It has been a long week already, after a marathon reception Tuesday evening and a full day yesterday, as we had the honor of supporting the Defense Attachés Association (DAA) in their annual conference, “Strategic Resources and New Global Security Trends.” We are a bit tired and out covering some events and hearings today, so for today’s post we are providing a few take-aways from the DAA event. It was held under Chatham House rules, so these will be general and not attributed, but hopefully still a bit insightful:
- One attendee said that to him, “change means development,” and he found our outlook to be too negative. That’s certainly not what we intend to convey – and many panelists offered realistic solutions to the problems that may arise from global change – but it’s noteworthy that this was the message that at least one person received.
- There were a lot of questions related to scoping natural resource and security issues – questions we also wrestle with often.
- On questions related to energy and minerals, there were several attendees who seemed to embrace the (overly simplistic) answer that the market handles all problems related to commodities, and the security community need not worry; however, it seemed that far more attendees who expressed their views to the group or in side conversations agreed that resource indicators present many very worrisome trends.
- The defense attachés were for the most part very willing to engage on a very complicated issue, and asked very thought-provoking questions; but it was notable that many of the most engaged attendees were those from countries most obviously already feeling the impacts of climate change.
- Several attachés pushed the idea that addressing climate change was not solely a military mission, but that it would mandate (as we call it) a whole of government approach.
- An interesting theme was that many attendees pushed for a greater understanding of potential positive impacts from climate change – increased cooperation between governments and militaries, or actual resource and economic gains from the effects of climate change.
- The crowd seemed very interested in opportunities to work together multilaterally to solve issues related to global change. One attaché used Q&A time to ask a speaker for a meeting, another spoke of high hopes for engagement that he felt have often times been dashed, and all participants were eager to find top level engagement among their militaries and countries.
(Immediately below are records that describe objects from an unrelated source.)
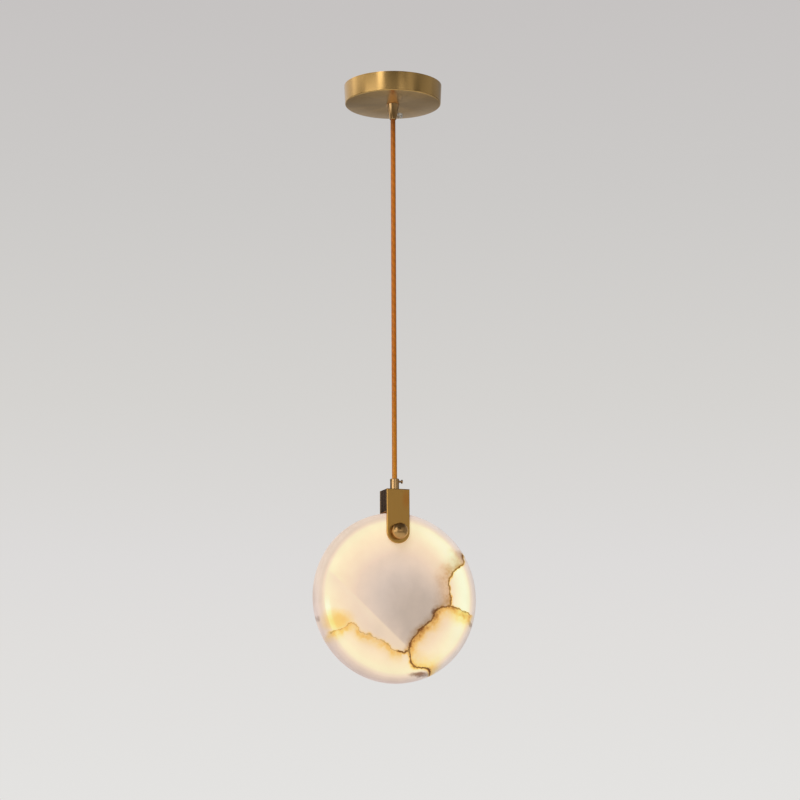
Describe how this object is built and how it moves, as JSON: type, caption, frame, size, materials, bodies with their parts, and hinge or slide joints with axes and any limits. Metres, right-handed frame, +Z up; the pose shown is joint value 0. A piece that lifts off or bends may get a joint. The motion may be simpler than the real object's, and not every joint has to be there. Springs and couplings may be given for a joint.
{
  "type": "pendant_light",
  "caption": "Alabaster disc pendant light: a lit stone disc held by a brass fork on one amber cord below a brass canopy.",
  "frame": {"origin": "centre of the ceiling plate's top face, which lies on the ceiling", "axes": "+Z up, the disc's front face looks along -Y, +X to the right seen from the front"},
  "size_m": [0.199, 0.1184, 0.7222],
  "materials": {
    "satin_brass": "satin",
    "polished_brass": "gloss",
    "zinc_steel": "satin",
    "amber_cord": "gloss",
    "clear_nylon": "satin",
    "white_plastic": "matte",
    "lead_plastic": "satin",
    "alabaster": "polished",
    "aluminium": "satin",
    "led_board": "matte",
    "led_chip": "satin"
  },
  "bodies": {
    "ceiling_assembly": {"ceiling_plate": "zinc_steel", "bridge_bracket": "zinc_steel", "bridge_screws": "zinc_steel", "canopy_nipple": "zinc_steel", "nipple_nuts": "zinc_steel", "canopy_cup": "satin_brass", "led_driver": "white_plastic", "terminal_block": "white_plastic", "terminal_screws": "zinc_steel", "plate_screws": "zinc_steel", "earth_screw": "polished_brass", "earth_lead": "lead_plastic", "input_leads": "lead_plastic", "cord_cores": "lead_plastic", "cord_tail": "amber_cord", "upper_cord_grip": "polished_brass"},
    "upper_set_screw": {"grip_set_screw": "clear_nylon"},
    "neck": {"cord_neck": "amber_cord"},
    "cord_run": {"cord": "amber_cord"},
    "fork": {"lower_cord_grip": "polished_brass", "lower_nipple": "zinc_steel", "fork_block": "satin_brass", "front_cheek": "satin_brass", "back_cheek": "satin_brass", "cheek_dowels": "zinc_steel", "bolt_stud": "zinc_steel", "stone_pads": "clear_nylon", "fork_lead": "lead_plastic"},
    "ferrule_thumb_screw": {"thumb_screw": "polished_brass"},
    "knob_front": {"front_knob": "polished_brass"},
    "knob_back": {"back_knob": "polished_brass"},
    "disc": {"front_stone": "alabaster", "back_stone": "alabaster", "bolt_sleeve": "polished_brass", "led_channel": "aluminium", "led_strip": "led_board", "led_chips": "led_chip", "disc_lead": "lead_plastic"}
  },
  "joints": [
    {"name": "upper_screw_turn", "type": "hinge", "parent": "ceiling_assembly", "child": "upper_set_screw", "pos_m": [0.009, 0, -0.0357], "axis": [1, 0, 0], "continuous": true},
    {"name": "swing_fore_aft", "type": "hinge", "parent": "ceiling_assembly", "child": "neck", "pos_m": [0, 0, -0.042], "axis": [1, 0, 0], "range_deg": [-15, 15]},
    {"name": "swing_sideways", "type": "hinge", "parent": "neck", "child": "cord_run", "pos_m": [0, 0, -0.042], "axis": [0, 1, 0], "range_deg": [-15, 15]},
    {"name": "fork_swivel", "type": "hinge", "parent": "cord_run", "child": "fork", "pos_m": [0, 0, -0.4845], "axis": [0, 0, 1], "range_deg": [-170, 170]},
    {"name": "thumb_screw_turn", "type": "hinge", "parent": "fork", "child": "ferrule_thumb_screw", "pos_m": [0.0075, 0, -0.4854], "axis": [1, 0, 0], "continuous": true},
    {"name": "front_knob_turn", "type": "hinge", "parent": "fork", "child": "knob_front", "pos_m": [0, -0.017, -0.546], "axis": [0, 1, 0], "continuous": true},
    {"name": "back_knob_turn", "type": "hinge", "parent": "fork", "child": "knob_back", "pos_m": [0, 0.017, -0.546], "axis": [0, 1, 0], "continuous": true},
    {"name": "disc_pivot", "type": "hinge", "parent": "fork", "child": "disc", "pos_m": [0, 0, -0.546], "axis": [0, 1, 0], "range_deg": [-7, 7]}
  ]
}
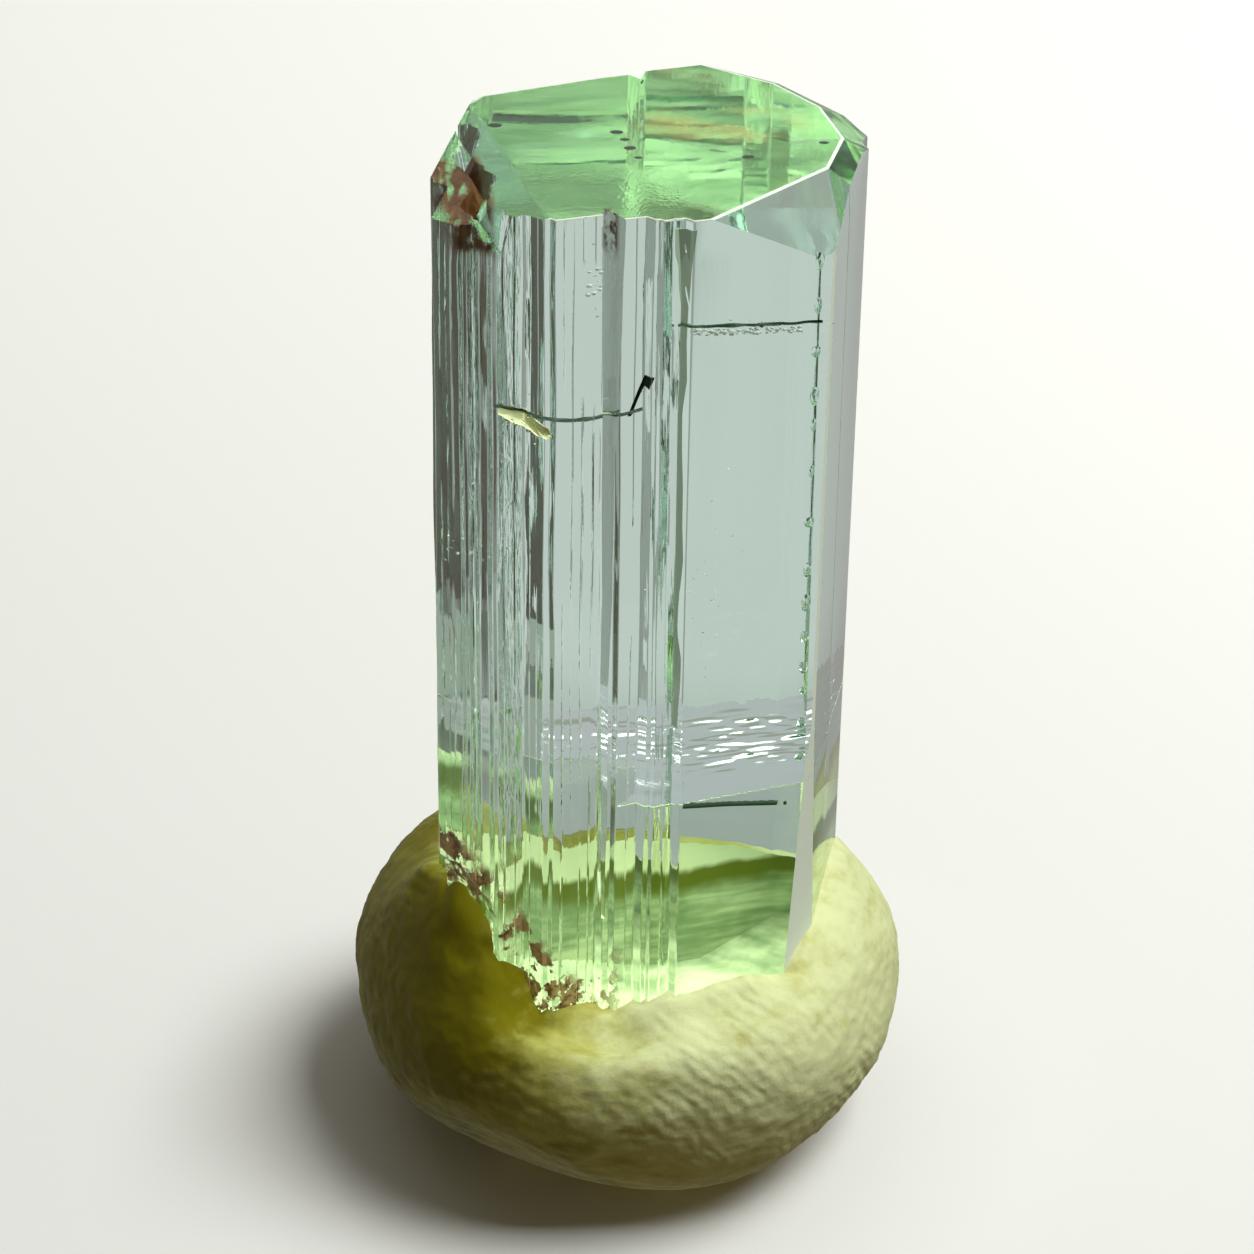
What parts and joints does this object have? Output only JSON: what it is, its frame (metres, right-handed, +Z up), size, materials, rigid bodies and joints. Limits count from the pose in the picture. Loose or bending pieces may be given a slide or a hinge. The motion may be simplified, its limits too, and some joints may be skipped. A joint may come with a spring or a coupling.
{
  "type": "aquamarine crystal specimen",
  "caption": "Rough upright hexagonal aquamarine crystal, ribbed on one side and flat on top, held in a pinched lump of display putty.",
  "frame": {"origin": "middle of the footprint, on the flat underside of the putty", "axes": "+Z up along the crystal; the crystal's broad smooth face and the pressed-down side of the putty towards -Y"},
  "size_m": [0.0232, 0.0228, 0.0434],
  "materials": {
    "crystal": "clear pale green-blue beryl, natural faces",
    "putty": "satin yellow-green putty with finger marks"
  },
  "bodies": {
    "root": {"crystal": "crystal", "putty": "putty"}
  },
  "joints": []
}
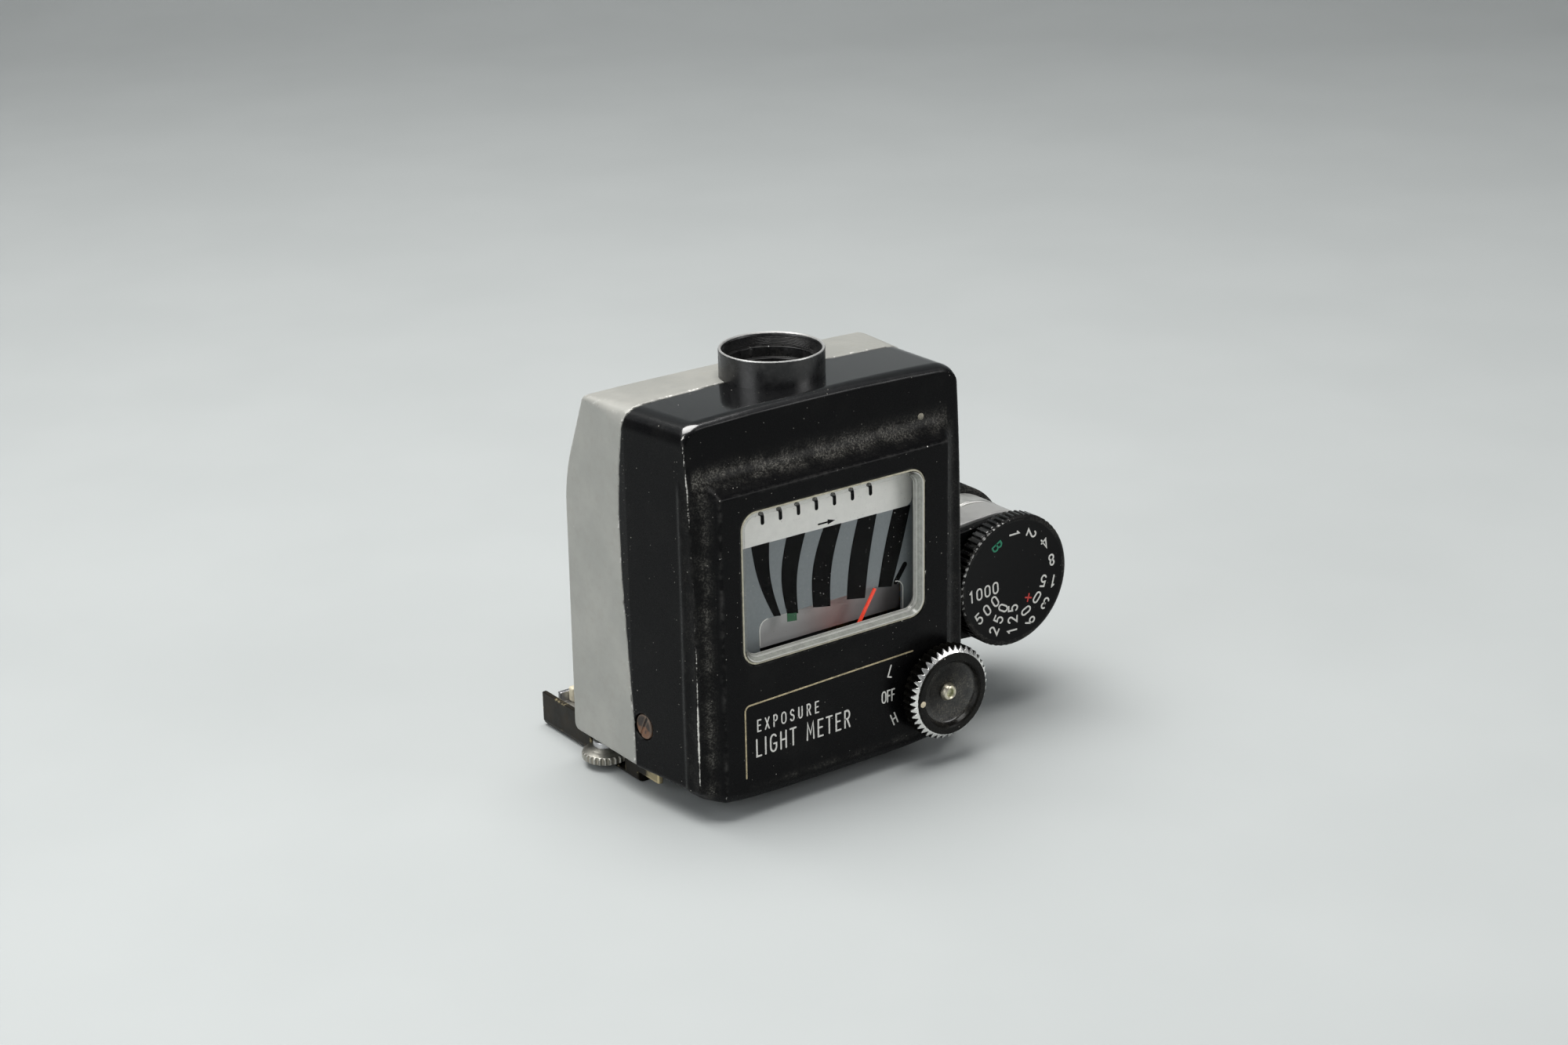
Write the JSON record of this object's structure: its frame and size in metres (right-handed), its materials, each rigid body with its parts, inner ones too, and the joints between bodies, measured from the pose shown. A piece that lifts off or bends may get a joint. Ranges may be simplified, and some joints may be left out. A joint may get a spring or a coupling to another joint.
{
  "type": "handheld light meter",
  "caption": "Clip-on exposure meter with a cell tube, needle window, range knob, geared shutter speed dial on a side arm, film speed ring and screw-clamped eyepiece bracket.",
  "frame": {"origin": "middle of the overall footprint, on the surface the bracket web stands on", "axes": "+X toward the speed dial, +Y toward the saddle underside, +Z toward the light cell"},
  "size_m": [0.0744, 0.05, 0.0639],
  "materials": {
    "black_paint": "semi-gloss black, worn to bright metal on the edges",
    "satin_shell": "satin grey plating",
    "satin_silver": "satin silver",
    "bright_aluminium": "bright machined",
    "black_plastic": "moulded black",
    "black_anodised": "black, ribbed",
    "clear_plastic": "clear moulding",
    "ivory_plastic": "aged ivory",
    "scale_print": "blue-grey enamel with black stripes",
    "needle_red": "red enamel",
    "steel": "plain",
    "nickel": "satin nickel",
    "brass": "machined",
    "copper": "copper winding",
    "magnet": "sintered magnet",
    "board": "phenolic sheet",
    "felt": "black felt",
    "cell_glass": "clear glass",
    "cell_ceramic": "sensitive face",
    "oxide_black": "blackened sheet, brass showing at the end",
    "screw_copper": "tarnished",
    "nylon": "cream",
    "insulator": "dark moulding"
  },
  "bodies": {
    "housing": {"top_cover": "black_paint", "body_shell": "satin_shell", "saddle_plate": "black_paint", "saddle_pads": "felt", "window_gasket": "ivory_plastic", "window_pane": "clear_plastic", "scale_plate": "scale_print", "plate_screws": "steel", "plate_posts": "brass", "baffle": "satin_silver", "movement_magnet": "magnet", "movement_core": "steel", "movement_bridge": "brass", "jewel_screws": "brass", "chassis_plate": "satin_silver", "chassis_screws": "steel", "side_screws": "screw_copper", "dial_arm": "satin_silver", "gear_studs": "steel", "resistor_track": "board", "switch_bushing": "nickel", "switch_stator": "board", "switch_contacts": "brass", "cell_tube": "black_paint", "cell_rings": "black_paint", "cell_window": "cell_glass", "cds_cell": "cell_ceramic", "cell_leads": "copper", "circuit_board": "board", "resistors": "insulator", "battery_cup": "insulator", "battery_contact": "brass", "battery": "nickel", "clip_bracket": "oxide_black", "bracket_spacers": "brass", "bracket_screws": "steel"},
    "dial": {"speed_dial": "black_anodised", "dial_shaft": "steel", "dial_gear": "brass", "coupling_collar": "bright_aluminium", "ring_washer": "steel", "shaft_screw": "steel"},
    "film_ring": {"film_ring": "black_anodised"},
    "idler": {"idler_gear": "brass"},
    "speed_wheel": {"speed_wheel": "brass", "wiper": "brass"},
    "knob": {"range_knob": "black_plastic", "knob_trim": "bright_aluminium", "knob_pin": "nickel", "knob_index": "ivory_plastic", "switch_shaft": "steel", "switch_rotor": "insulator"},
    "coil": {"moving_coil": "copper", "needle": "needle_red", "hairspring": "brass"},
    "clamp_screw": {"thumb_wheel": "nickel", "wheel_stem": "steel"},
    "jaw": {"clamp_jaw": "steel", "jaw_pad": "nylon"},
    "coin_cover": {"battery_cover": "nickel"}
  },
  "joints": [
    {"name": "speed_dial_turn", "type": "hinge", "parent": "housing", "child": "dial", "pos_m": [0.02645, -0.013, 0.02155], "axis": [0, 1, 0], "range_deg": [0, 291.5]},
    {"name": "film_speed_turn", "type": "hinge", "parent": "dial", "child": "film_ring", "pos_m": [0.02645, 0.001, 0.02155], "axis": [0, 1, 0], "range_deg": [-150, 150]},
    {"name": "idler_turn", "type": "hinge", "parent": "housing", "child": "idler", "pos_m": [0.01556, -0.009, 0.02308], "axis": [0, 1, 0], "range_deg": [-351, 1]},
    {"name": "speed_wheel_turn", "type": "hinge", "parent": "housing", "child": "speed_wheel", "pos_m": [0.00146, -0.009, 0.02821], "axis": [0, 1, 0], "range_deg": [-1, 176]},
    {"name": "range_knob_turn", "type": "hinge", "parent": "housing", "child": "knob", "pos_m": [0.0068, -0.021, 0.01135], "axis": [0, 1, 0], "range_deg": [-27, 27]},
    {"name": "needle_swing", "type": "hinge", "parent": "housing", "child": "coil", "pos_m": [-0.0113, -0.012, 0.0149], "axis": [0, 1, 0], "range_deg": [-62, 0], "stiffness_Nm_per_rad": 0.00002},
    {"name": "clamp_wheel_turn", "type": "hinge", "parent": "housing", "child": "clamp_screw", "pos_m": [-0.0336, 0.0073, 0.002], "axis": [0, 0, 1], "range_deg": [-361, 1]},
    {"name": "jaw_travel", "type": "slide", "parent": "housing", "child": "jaw", "axis": [0, 0, 1], "range_m": [-0.0005, 0]},
    {"name": "battery_cover_turn", "type": "hinge", "parent": "housing", "child": "coin_cover", "pos_m": [-0.0148, 0.001, 0.036], "axis": [0, 1, 0], "range_deg": [0, 60]}
  ],
  "couplings": [
    {"joint": "idler_turn", "follows": "speed_dial_turn", "ratio": -1.2},
    {"joint": "speed_wheel_turn", "follows": "speed_dial_turn", "ratio": 0.6},
    {"joint": "clamp_wheel_turn", "follows": "jaw_travel", "rad_per_m": 12566}
  ]
}
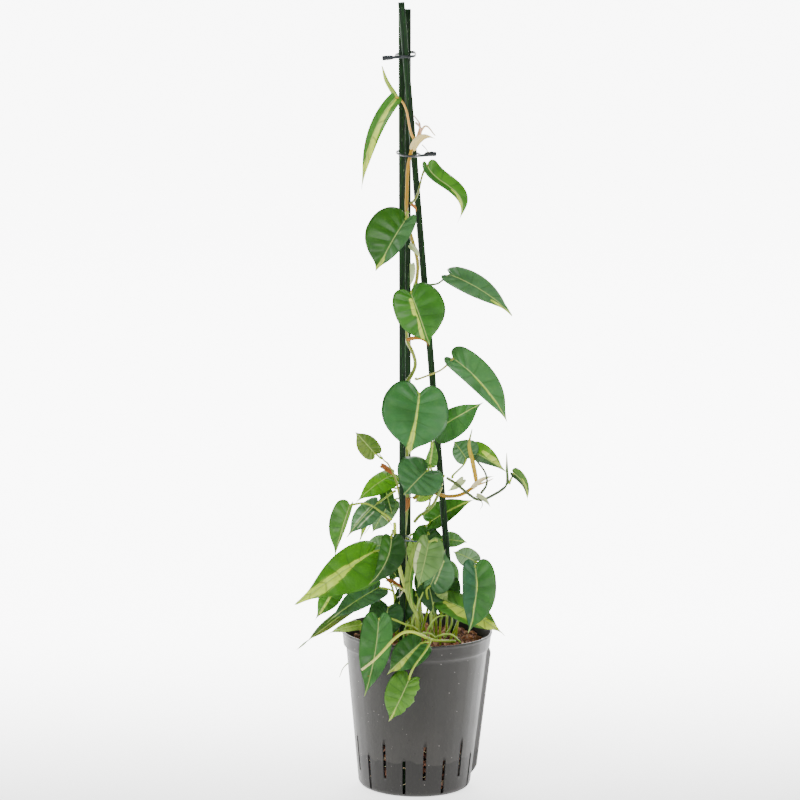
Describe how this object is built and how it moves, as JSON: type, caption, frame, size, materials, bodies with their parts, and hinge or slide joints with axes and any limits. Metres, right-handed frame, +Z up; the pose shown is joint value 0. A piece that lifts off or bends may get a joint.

- The sometimes skeptical nature of the crowd forced speakers to be more articulate and explain their thoughts more carefully than we often see in forums like this. Disagreement in the crowd pushed the conversation further and provided more compelling information for those who needed more convincing.
Here in the blog, we get deep into the details a lot, and it was great to have the opportunity to pull back up to the big picture level and make the case as to why natural resources are inseparable from security, and the linkages that are important to understanding the issues we cover here. A few of the speakers may allow us to post transcripts, and we will certainly let you know if we do!